▶ _Aim of the exercise_
Take the data below and copy exactly the lines starting at the one with "concrete_mast();" and finishing at the one with "record = json.load(file)", both included.

▶ _Data segment_
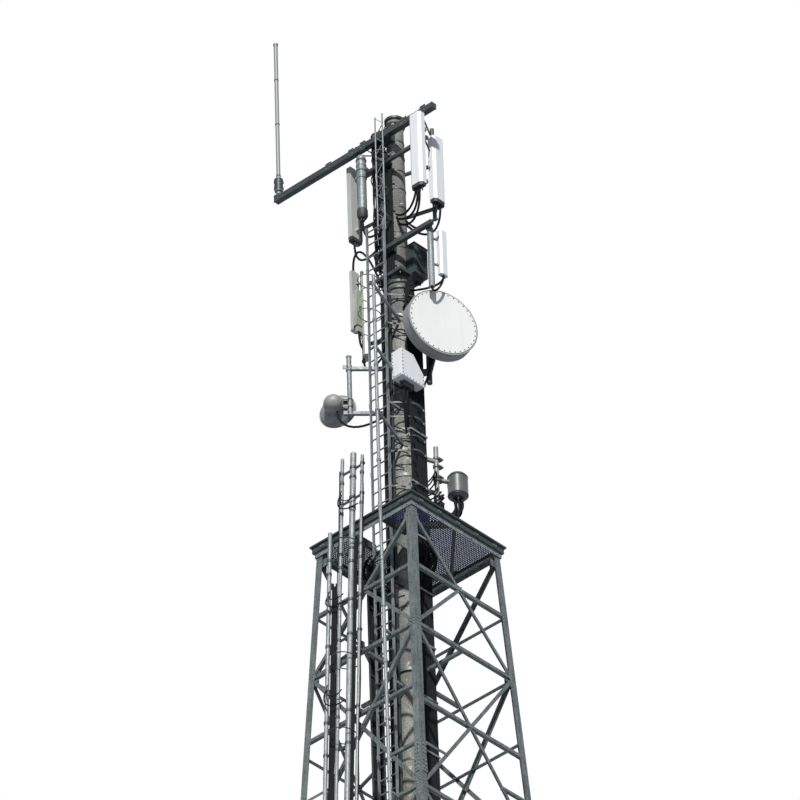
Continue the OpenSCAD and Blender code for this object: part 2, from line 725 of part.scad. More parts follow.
radio_pole = [200, 560];
radio_pos = [385, 880];
module radio_unit() {
    color("#7d8284") translate([radio_pos.x, radio_pos.y, deck_z + 1300]) {
        cylinder(h = 400, r = 165, $fn = 48);
        translate([0, 0, 400]) cylinder(h = 40, r1 = 165, r2 = 145, $fn = 48);
        translate([0, 0, 440]) cylinder(h = 25, r1 = 145, r2 = 95, $fn = 48);
        translate([0, 0, -40]) cylinder(h = 40, r1 = 120, r2 = 165, $fn = 48);
    }
}
module radio_mount() {
    color(dark_steel) {
        translate([radio_pole.x, radio_pole.y, deck_z + 1000]) cylinder(h = 1270, r = 42, $fn = 24);
        for (rise = [1300, 1970])
            strut([50, 180, deck_z + rise], [radio_pole.x, radio_pole.y, deck_z + rise], 60, 60);
        strut([radio_pole.x, radio_pole.y, deck_z + 1580],
            [radio_pos.x - 60, radio_pos.y - 120, deck_z + 1580], 70, 40);
    }
}

// ---------- poles on the outside of the front left lattice side ----------

// Pole lines: x, radius, foot height and top height above or below the deck
side_pole_x = [-655, -400, -148, 60];
side_pole_r = [36, 31, 52, 28];
side_pole_top = [deck_z + 20, deck_z + 1455, deck_z + 1455, deck_z + 1315];
side_off = 130;
module on_lattice_face() {
    translate([0, -ground_half - side_off, 0]) rotate([-batter_angle, 0, 0]) children();
}

module side_poles() {
    color(galvanised) on_lattice_face() for (i = [0:3]) translate([side_pole_x[i], 0, 220]) {
        cylinder(h = side_pole_top[i] - 220, r = side_pole_r[i], $fn = 32);
        if (i == 1 || i == 2)
            translate([0, 0, side_pole_top[i] - 220])
                cylinder(h = 24, r1 = side_pole_r[i], r2 = side_pole_r[i] * 0.6, $fn = 32);
    }
}

bracket_rises = [-10200, -7350, -4650, -2400, -600, 480, 1120];
module side_pole_brackets() {
    color(dark_steel) on_lattice_face() for (rise = bracket_rises) {
        z = deck_z + rise;
        left = rise > 0 ? side_pole_x[1] : side_pole_x[0];
        translate([left - 40, 0, z]) translate([0, 15, 0]) cube([side_pole_x[3] - left + 80, 14, 50]);
        if (rise < 0) for (x = [-600, -300])
            translate([x, 25, z]) cube([40, side_off - 20, 50]);
        for (i = [rise > 0 ? 1 : 0:3]) translate([side_pole_x[i], 0, z])
            cylinder(h = 50, r = side_pole_r[i] + 8, $fn = 24);
    }
}

// Cable runs between the poles: x and top height above or below the deck
side_cable_runs = [
    [-560, -1100], [-520, -1180], [-480, -1140], [-66, -470], [-28, -520]
];
module side_cables() {
    color(black_rubber) on_lattice_face() for (run = side_cable_runs)
        translate([run[0], -4, 210]) cylinder(h = deck_z + run[1] - 210, r = 18, $fn = 16);
}

// ---------- jumper cables ----------

// Each row: four control points of a cable's curve; they are clipped at both ends
jumper_routes = [
    // right panels to the mast
    [[960, -530, 6850], [960, -520, 6450], [700, -380, 6350], [130, -130, 6850]],
    [[1000, -530, 6850], [1010, -500, 6350], [640, -300, 6250], [140, -100, 6750]],
    [[925, -530, 6850], [900, -540, 6520], [560, -420, 6450], [110, -150, 6950]],
    [[790, 150, 6990], [780, 120, 6450], [480, 80, 6350], [150, 40, 6900]],
    [[790, 230, 6990], [800, 230, 6350], [500, 200, 6300], [150, 70, 6800]],
    // left panels to the mast
    [[-935, -90, 6960], [-935, -120, 6300], [-500, -200, 6200], [-150, -60, 6700]],
    [[-420, -430, 7010], [-420, -430, 6500], [-400, -330, 6500], [-140, -90, 6900]],
    [[-540, -380, 4060], [-520, -360, 3640], [-420, -300, 3740], [-220, -100, 4240]],
    [[-655, -345, 4710], [-655, -345, 4140], [-480, -260, 4150], [-215, -100, 4650]],
    [[-760, -330, 6040], [-800, -330, 6600], [-540, -300, 6800], [-230, -130, 5400]],
    // slim antenna, dish and flat antenna
    [[1010, 0, 5210], [1010, 0, 4960], [925, -205, 4700], [925, -205, 4905]],
    [[1000, 20, 5210], [1000, 10, 5000], [700, -120, 5000], [190, -40, 5300]],
    [[540, 220, 4300], [480, 200, 3500], [420, 150, 3300], [250, 90, 3100]],
    [[370, -300, 3060], [370, -300, 2700], [300, -260, 2500], [215, -120, 2300]],
    [[360, -380, 3060], [360, -380, 2600], [300, -300, 2400], [200, -160, 2150]],
    // radio loops
    [[370, 850, 1265], [370, 850, 740], [260, 600, 760], [120, 225, 1300]],
    [[410, 900, 1265], [410, 920, 600], [250, 640, 520], [90, 240, 1050]],
    // small dish tail
    [[-800, -800, 2910], [-800, -800, 2400], [-500, -500, 2400], [-160, -180, 2800]]
];
jumper_r = 20;
module jumper_cables() {
    color(black_rubber) for (route = jumper_routes)
        cable([for (p = route) p + [0, 0, deck_z]], jumper_r);
}

// ---------- assembly ----------

concrete_mast();
mast_upper();
mast_cap();
mast_collar();
mast_bands();
leg_front();
leg_right();
leg_back();
leg_left();
lattice_front_left();
lattice_front_right();
lattice_back_right();
lattice_back_left();
mast_guides();
tower_top_ring();
platform_frame();
platform_joists();
deck_plates();
ladder_lower();
ladder_upper();
front_conduit();
conduit_arms();
cable_tray();
tray_cables();
feeder_cables();
feeder_clamps();
shaft_tray();
shaft_cables();
top_beam();
beam_clamps();
whip_antenna();
upper_frame();
panel_antenna_a();
panel_antenna_b();
panel_antenna_c();
panel_end_caps();
canister_antenna();
lower_boom();
boom_pole();
slim_antenna();
left_panels();
left_radio();
left_mount();
equipment_box();
drum_dish_shell();
drum_dish_face();
dish_mount();
flat_antenna();
flat_antenna_bracket();
small_dish();
small_dish_mount();
radio_unit();
radio_mount();
side_poles();
side_pole_brackets();
side_cables();
upper_tray();
upper_cables();
jumper_cables();
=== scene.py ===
"""Lattice-braced telecom mast: materials, small hardware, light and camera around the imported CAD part."""
import json
import math
import random

import bmesh
import bpy
from mathutils import Matrix, Vector


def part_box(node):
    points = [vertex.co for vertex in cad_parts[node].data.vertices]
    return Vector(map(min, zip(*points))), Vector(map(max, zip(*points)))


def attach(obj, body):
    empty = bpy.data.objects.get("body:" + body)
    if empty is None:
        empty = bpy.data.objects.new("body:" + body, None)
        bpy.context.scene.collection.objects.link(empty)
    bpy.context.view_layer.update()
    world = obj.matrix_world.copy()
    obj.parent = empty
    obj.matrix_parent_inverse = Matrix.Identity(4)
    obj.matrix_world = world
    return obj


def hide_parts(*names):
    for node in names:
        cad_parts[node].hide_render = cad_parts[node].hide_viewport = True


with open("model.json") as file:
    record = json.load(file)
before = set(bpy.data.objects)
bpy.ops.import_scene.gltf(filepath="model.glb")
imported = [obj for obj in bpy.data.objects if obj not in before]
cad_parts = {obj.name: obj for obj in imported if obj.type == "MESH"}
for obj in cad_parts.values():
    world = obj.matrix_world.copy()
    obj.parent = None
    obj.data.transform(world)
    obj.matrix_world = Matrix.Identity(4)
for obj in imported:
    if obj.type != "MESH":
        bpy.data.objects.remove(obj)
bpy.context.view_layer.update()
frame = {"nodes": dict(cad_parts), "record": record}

# ---------------------------------------------------------------- sizes from the CAD part

DECK_LOW, DECK_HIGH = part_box("deck_plates")
DECK_Z = DECK_HIGH.z
LEG_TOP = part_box("tower_top_ring")[0].z
# how far a base plate and the top ring stand out from the legs' outer faces
PLATE_OUT, RING_OUT = 0.145, 0.022
GROUND_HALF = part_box("leg_right")[1].x - PLATE_OUT
TOP_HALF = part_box("tower_top_ring")[1].x - RING_OUT
BATTER = (GROUND_HALF - TOP_HALF) / LEG_TOP
MAST_BASE_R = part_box("concrete_mast")[1].x
COLLAR_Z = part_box("concrete_mast")[1].z
MAST_COLLAR_R = 0.225
MAST_TAPER = (MAST_BASE_R - MAST_COLLAR_R) / COLLAR_Z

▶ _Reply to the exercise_
concrete_mast();
mast_upper();
mast_cap();
mast_collar();
mast_bands();
leg_front();
leg_right();
leg_back();
leg_left();
lattice_front_left();
lattice_front_right();
lattice_back_right();
lattice_back_left();
mast_guides();
tower_top_ring();
platform_frame();
platform_joists();
deck_plates();
ladder_lower();
ladder_upper();
front_conduit();
conduit_arms();
cable_tray();
tray_cables();
feeder_cables();
feeder_clamps();
shaft_tray();
shaft_cables();
top_beam();
beam_clamps();
whip_antenna();
upper_frame();
panel_antenna_a();
panel_antenna_b();
panel_antenna_c();
panel_end_caps();
canister_antenna();
lower_boom();
boom_pole();
slim_antenna();
left_panels();
left_radio();
left_mount();
equipment_box();
drum_dish_shell();
drum_dish_face();
dish_mount();
flat_antenna();
flat_antenna_bracket();
small_dish();
small_dish_mount();
radio_unit();
radio_mount();
side_poles();
side_pole_brackets();
side_cables();
upper_tray();
upper_cables();
jumper_cables();
=== scene.py ===
"""Lattice-braced telecom mast: materials, small hardware, light and camera around the imported CAD part."""
import json
import math
import random

import bmesh
import bpy
from mathutils import Matrix, Vector


def part_box(node):
    points = [vertex.co for vertex in cad_parts[node].data.vertices]
    return Vector(map(min, zip(*points))), Vector(map(max, zip(*points)))


def attach(obj, body):
    empty = bpy.data.objects.get("body:" + body)
    if empty is None:
        empty = bpy.data.objects.new("body:" + body, None)
        bpy.context.scene.collection.objects.link(empty)
    bpy.context.view_layer.update()
    world = obj.matrix_world.copy()
    obj.parent = empty
    obj.matrix_parent_inverse = Matrix.Identity(4)
    obj.matrix_world = world
    return obj


def hide_parts(*names):
    for node in names:
        cad_parts[node].hide_render = cad_parts[node].hide_viewport = True


with open("model.json") as file:
    record = json.load(file)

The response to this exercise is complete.